Erstaunlicher Weise handelt es sich, wie die Erfahrung (zumindest die meine) zeigt, recht oft um Betriebswirte oder Wirtschaftsjuristen, die gerade im strafrechtlichen Bereich im günstigsten Fall theoretische Kenntnisse haben. Außerdem sind sie selbstverständlich nicht vollkommen unabhängig, da auch sie letzten Endes nichts anderes als weisungsgebundene Angestellte ihres Arbeitgebers sind. Im Übrigen: Nicht alles was aus betriebswirtschaftlicher Sicht auf den ersten Blick „compliant“ ist, ist auch automatisch immer strafrechtlich einwandfrei. Nur vor diesem Hintergrund lassen sich wohl  die immer wieder von den  Medien genüsslich thematisierten strafrechtlichen Verfehlungen erklären, die gerade bei großen DAX-Konzernen regelmäßig aufgedeckt werden. Der Einsatz eines praktisch erfahrenen Strafjuristen, der sich auch einmal unangenehme Wahrheit auszusprechen traut, kann an dieser Stelle von großem Wert sein: Problematische Situationen und Geschäftspraktiken können ausdrücklich thematisiert und somit vermiedene werden. Abschließend nur ein paar einfache Beispiele aus meiner Praxis, die mir schon des Öfteren begegnet sind:

  • Bei einer Kapitalgesellschaft (GmbH, AG) ist innerhalb von drei (!) Wochen nach Eintritt von Zahlungsunfähigkeit oder Überschuldung Insolvenzantrag zu stellen, sonst droht Strafbarkeit!
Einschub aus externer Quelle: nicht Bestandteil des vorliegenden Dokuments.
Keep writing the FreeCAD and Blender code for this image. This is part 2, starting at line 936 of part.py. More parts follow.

  • Die Nichtabführung von Arbeitnehmer-Sozialversicherungsbeiträgen kann bereits bei einer geringfügigen Zeitüberschreitung strafbar sein; Arbeitgeberbeiträge  unterfallen jedoch nicht der Strafbarkeit!
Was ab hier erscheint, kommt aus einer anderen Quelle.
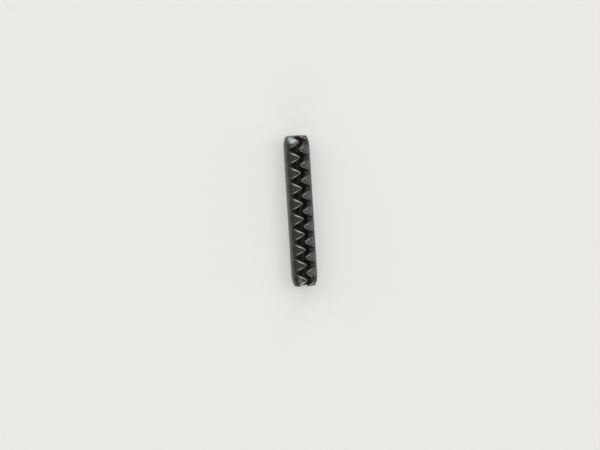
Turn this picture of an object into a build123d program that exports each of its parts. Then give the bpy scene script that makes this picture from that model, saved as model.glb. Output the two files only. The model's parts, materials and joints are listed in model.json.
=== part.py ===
from build123d import *
from build123d.topology import SkipClean
import os
from math import ceil, cos, radians, sin, tan

# Driving sizes in millimetres, with the pin free, before it is pressed into its hole.
# The pin lies along Y with its middle at the origin, and its slot opens upwards, to +Z.
pin_length = 12.0
outside_diameter = 2.1
wall_thickness = 0.4

# The toothed edges of the strip, measured round the outside of the rolled pin
slot_width = 0.96  # from a point on one edge round to the same point on the other
tooth_pitch = 1.222
tooth_angle = 43.0  # between the two flanks of a tooth, in degrees
tooth_rounding = 0.16  # radius of the tips and of the roots
edge_bevel = 0.07  # width of the broken outer edge along the slot

# The ends, drawn in all round so that the pin finds its hole
lead_length = 1.15  # from the end of the plain wall to the end of the pin
crown_length = 0.4  # the first, gentle stretch of the lead-in
crown_drop = 0.01
end_diameter = 1.64
end_rounding = 0.1
bore_lead_length = 0.7
bore_closing = 0.13  # how far the inside of the wall has moved in at the end
bore_bevel = 0.05

# Worked out from the sizes above
outer_radius = outside_diameter / 2
bore_radius = outer_radius - wall_thickness
half_length = pin_length / 2
half_pitch = tooth_pitch / 2
flank_angle = radians(tooth_angle / 2)
flank_reach = half_pitch / tan(flank_angle)  # between the sharp corners of a flank, round the pin

# The cutter of the slot passes the wall by this much of its own, and past the two ends of the pin.
cutter_margin = 0.02
half_waves = ceil(half_length / half_pitch) + 1
smallest_rounding = 0.01

# The ring is turned from a line just above the roots of the left-hand teeth,
# so that the plain wall and each of those teeth have outer faces of their own.
seam_angle = -50.0


def toothed_edge(side, inset):
    """One edge of the slot before rolling, with X round the outside of the pin and Y along it.

    Side is -1 for the left-hand teeth and 1 for the right-hand ones, which stand half a pitch
    further on. Inset moves the edge back into the teeth, square to their flanks.
    """
    middle = side * (slot_width / 2 + inset / sin(flank_angle))
    tip_rounding = max(tooth_rounding - inset, smallest_rounding)
    root_rounding = tooth_rounding + inset
    corners = []
    roundings = []
    for count in range(-half_waves, half_waves + 1):
        swing = 1 if count % 2 else -1
        corners.append((middle + swing * flank_reach / 2, count * half_pitch))
        roundings.append(root_rounding if swing == side else tip_rounding)
    with BuildLine() as edge:
        FilletPolyline(corners, radius=roundings[1:-1])
    return edge.edges().sort_by(Axis.Y)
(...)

  • Unwahre Werbeangaben können den Tatbestand der strafbaren Werbung erfüllen.
  •  Einlagengeschäfte nach § 1 KWG (Kreditwesengesetz), d.h. die Annahme von Anlegergeldern, können  strafbar sein und massive Buß- und Zwangsgelder nach sich ziehen, wenn sie nicht vorher durch die BaFin genehmigt wurden.
  • Der Abbruch von älteren Gebäuden ohne nähere Information über die Bausubstanz kann empfindliche Strafen nach sich ziehen, wenn etwa Asbest enthalten ist und Sicherheitsvorschriften nicht beachtet werden.